Source: Yicai Global March 28

Chinese home appliances giant Midea Group said it plans to spend about EUR151 million (USD165 million) to fully acquire Kuka before delisting the leading German industrial robots maker.

Midea will buy the 5 percent of Kuka it does not own for EUR80.77 (USD88.69) per share and delist the firm from the Frankfurt Stock Exchange, the Foshan-based company said in a statement on March 26. Kuka’s stock price [FRA: KU2] closed up 7.3 percent at EUR82.60 on March 25.

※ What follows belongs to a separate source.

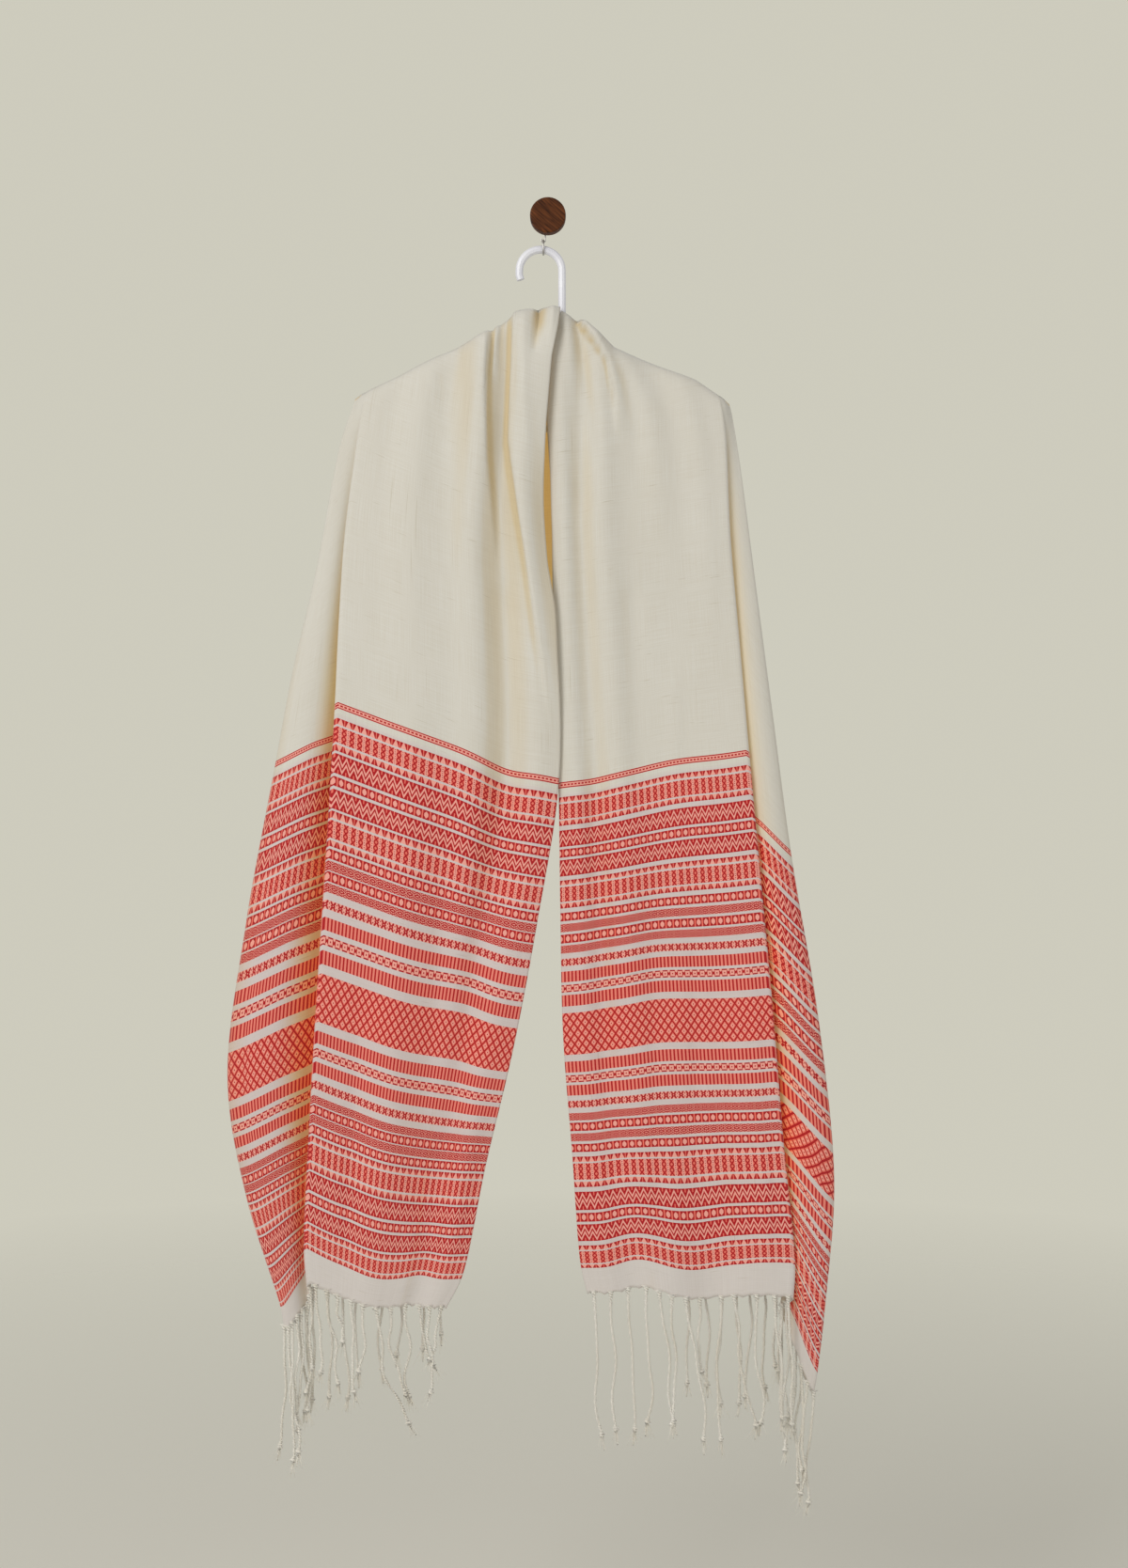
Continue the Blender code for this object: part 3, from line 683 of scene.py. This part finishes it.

Midea set out the take-private plan last November after raising its stake in Augsburg-based Kuka, which makes robots for use in the auto, logistics, and electronics sectors among others, to 95 percent in 2017 at a cost of EUR3.7 billion (USD4.1 billion).

Privatization can enhance the efficiency of internal decision making, said Lu Zhangyuan, director of technology research institute Gaogong Industry Institute.

Midea reminded investors of the possible risks, saying uncertainties remain about the purchase.

Kuka had net profit of EUR29.8 million (USD32.6 million) in the nine months ended Sept. 30. Revenue, which had been declining in the past three years, rose almost 27 percent to EUR2.4 billion from a year earlier.

The two companies have been working to localize Kuka’s operations in China and set up its business in the country in 2019. About half of the German firm’s production is in China, Midea said last August, adding that income from China was expected to account for 20 percent of 2021’s total revenue.